Bapak Dr. Roziqi juga mengingatkan pentingnya memahami batasan antara wilayah hukum yang bersifat qath’i dan zhanni, kembali dengan menegaskan bahwa prinsip-prinsip kewarisan yang bersumber dari nash qath’i, seperti pembagian dua banding satu antara anak laki-laki dan perempuan, tidak dapat diubah melalui ijtihad. Namun, dalam aspek teknis atau administratif, hukum waris tetap memberi ruang bagi penyesuaian sesuai konteks sosial masyarakat. Dengan demikian, prinsip keadilan dalam hukum waris Islam tidak berhenti pada angka atau formula matematis saja, tetapi mencakup nilai moral dan keseimbangan sosial.
Kedua narasumber sepakat bahwa tantangan utama penegakan hukum waris di Indonesia saat ini adalah menjembatani antara norma tekstual hukum Islam dengan realitas sosial masyarakat yang dinamis. Muktamar Waris telah menjadi momentum penting bagi akademisi dan praktisi hukum Islam untuk memperkuat dialog yang membahas antara norma syariah dan kebutuhan masyarakat kontemporer.

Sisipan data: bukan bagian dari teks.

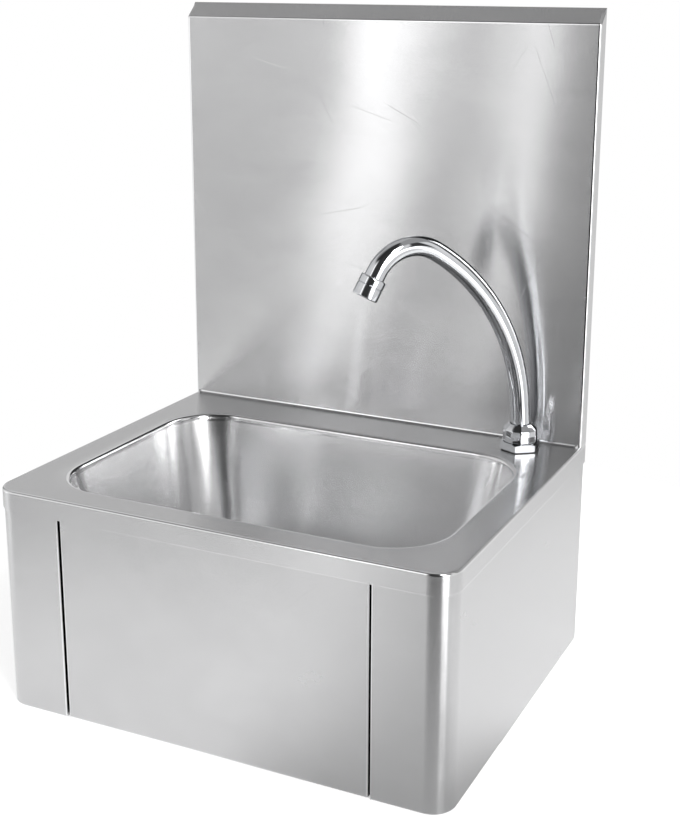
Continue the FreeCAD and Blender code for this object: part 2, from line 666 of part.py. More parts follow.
def waste():
    down = (0, 0, -1)
    gasket = 1.5
    rim = 1.4
    rim_top = waste_seat + gasket + rim
    tail_end = casing_bottom + 2.0
    under = waste_seat - sheet
    lower_gasket = 3.0
    locknut = 9.0
    bore_radius = 19.8
    save("waste_gasket_upper", ring(34.0, waste_thread + 1.1, at_waste(waste_seat + gasket), down, gasket))
    tube = cylinder(waste_thread, at_waste(rim_top), down, rim_top - tail_end)
    flange = cylinder(35.0, at_waste(rim_top), down, rim)
    flange = flange.makeFillet(1.0, edges_at(flange, lambda b: b.ZMin > rim_top - 1e-6))
    bore = cylinder(bore_radius, at_waste(rim_top + 1), down, rim_top - tail_end + 2)
    seat = cylinder(bore_radius + 1.8, at_waste(rim_top + 1), down, 3.0)
    groove_top = under - lower_gasket - locknut - 0.3
    groove = ring(waste_thread + 1, waste_thread - 0.7, at_waste(groove_top), down, 2.0)
    body = tube.fuse(flange).cut(bore).cut(seat).cut(groove)
    screw_radius = 2.5
    hub = cylinder(6.0, at_waste(rim_top - 8), down, 7)
    arms = []
    for turn in range(3):
        arm = box(0, bore_radius + 0.7, -1.5, 1.5, rim_top - 14, rim_top - 9)
        arm.rotate(V(0, 0, 0), V(0, 0, 1), 120 * turn)
        arm.translate(V(0, bowl_centre_y, 0))
        arms.append(arm)
    body = body.multiFuse([hub] + arms).cut(cylinder(screw_radius, at_waste(rim_top - 7), down, 9))
    save("waste_body", body)

    top = rim_top + 0.2
    strainer = cylinder(bore_radius + 1.6, at_waste(top), down, 2.0)
    holes = [cylinder(2.8, at_waste(top + 1), down, 4)]
    for count, pitch in ((6, 9.6), (12, 16.2)):
        for index in range(count):
            angle = 2 * math.pi * (index + 0.5) / count
            centre = (pitch * math.cos(angle), bowl_centre_y + pitch * math.sin(angle), top + 1)
            holes.append(cylinder(2.9, centre, down, 4))
    head_radius = 4.9
    head = Part.makeCone(head_radius, screw_radius, 2.0, V(*at_waste(top + 0.9)), V(*down))
    save("waste_strainer", strainer.cut(Part.makeCompound(holes + [head])))

    crown = cylinder(head_radius, at_waste(top + 1.3), down, 0.4)
    slot = box(-head_radius - 0.1, head_radius + 0.1, bowl_centre_y - 0.6, bowl_centre_y + 0.6,
               top + 0.5, top + 2)
    shank = cylinder(screw_radius, at_waste(top - 1), down, 12)
    save("waste_screw", head.multiFuse([crown, shank]).cut(slot))

    save("waste_gasket_lower", ring(33.0, waste_thread, at_waste(under), down, lower_gasket))
    save("waste_locknut", chamfered_nut(62, waste_thread, at_waste(under - lower_gasket), down, locknut,
                                        sides=8))


# ---------------------------------------------------------------- build
deck()
splashback()
save("side_panel_right", side_panel(1))
save("side_panel_left", side_panel(-1))
rear_rail()
bowl()
knee_panel()
hinge_hardware()
valve()
hose()
spout_fixing()
spout()
waste()
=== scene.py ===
import json
import math
from functools import partial

import bmesh
import bpy
import numpy as np
from mathutils import Matrix, Vector


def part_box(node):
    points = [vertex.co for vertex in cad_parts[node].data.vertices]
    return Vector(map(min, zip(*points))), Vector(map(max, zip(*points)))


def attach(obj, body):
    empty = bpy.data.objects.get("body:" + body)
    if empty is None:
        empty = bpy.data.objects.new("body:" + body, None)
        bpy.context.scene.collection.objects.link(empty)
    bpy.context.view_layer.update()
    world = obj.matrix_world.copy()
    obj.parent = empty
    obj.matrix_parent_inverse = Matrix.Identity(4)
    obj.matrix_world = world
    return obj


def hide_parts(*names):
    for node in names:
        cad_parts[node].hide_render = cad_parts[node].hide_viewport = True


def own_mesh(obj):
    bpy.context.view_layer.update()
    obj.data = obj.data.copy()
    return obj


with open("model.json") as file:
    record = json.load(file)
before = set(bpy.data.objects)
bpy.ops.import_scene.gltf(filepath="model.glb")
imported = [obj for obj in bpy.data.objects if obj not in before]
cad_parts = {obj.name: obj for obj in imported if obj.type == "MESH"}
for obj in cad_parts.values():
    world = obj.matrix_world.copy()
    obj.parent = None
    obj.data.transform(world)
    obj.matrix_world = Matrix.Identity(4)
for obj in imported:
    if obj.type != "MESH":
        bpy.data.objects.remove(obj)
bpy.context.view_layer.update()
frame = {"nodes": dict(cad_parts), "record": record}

mm = 0.001
nodes = frame["nodes"]
record = frame["record"]
print("frame loaded with", len(nodes), "nodes")


def addObject(name, data):
    item = bpy.data.objects.new(name, data)
    bpy.context.scene.collection.objects.link(item)
    return item


# ---- camera, at the photograph's angle ----
cameraPlan = {
    "azimuth": 24.011,     # degrees to the right of straight in front
    "elevation": 14.378,
    "roll": 0.703,
    "place": (509.8, -1117.2, 481.3),     # mm
    "lens": 58.27, "sensor": 36,
    "shift": (-0.0673, -0.0881),
    "clip": (0.05, 50),                   # m
}


def makeCamera(plan):
    azimuth, elevation, roll = (math.radians(plan[key]) for key in ("azimuth", "elevation", "roll"))
    data = bpy.data.cameras.new("camera")
    data.lens = plan["lens"]
    data.sensor_width = plan["sensor"]
    data.shift_x, data.shift_y = plan["shift"]
    data.clip_start, data.clip_end = plan["clip"]
    camera = addObject("camera", data)
    pose = Matrix.Translation(Vector(plan["place"]) * mm)
    for angle, axis in ((azimuth, "Z"), (math.pi / 2 - elevation, "X"), (roll, "Z")):
        pose = pose @ Matrix.Rotation(angle, 4, axis)
    camera.matrix_world = pose
    bpy.context.scene.camera = camera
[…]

Selain menampilkan sesi ilmiah, Muktamar Waris juga menjadi ajang silaturahmi intelektual antar civitas akademi dengan peneliti hukum Islam dari berbagai instansi di Indonesia. Agenda ini menegaskan komitmen Fakultas Syariah dan Hukum UIN Sunan Ampel Surabaya untuk terus berperan sebagai pionir dalam pengembangan keilmuan Islam yang integratif, kritis, dan relevan dengan tantangan sosial masa kini. Dengan tema yang membahas keadilan dan kearifan lokal dalam hukum waris, sekaligus muktamar ini menjadi refleksi bahwa hukum Islam bukan hanya seperangkat aturan, tetapi juga sarana untuk membangun tatanan masyarakat yang beradab, inklusif, dan berkeadilan sosial.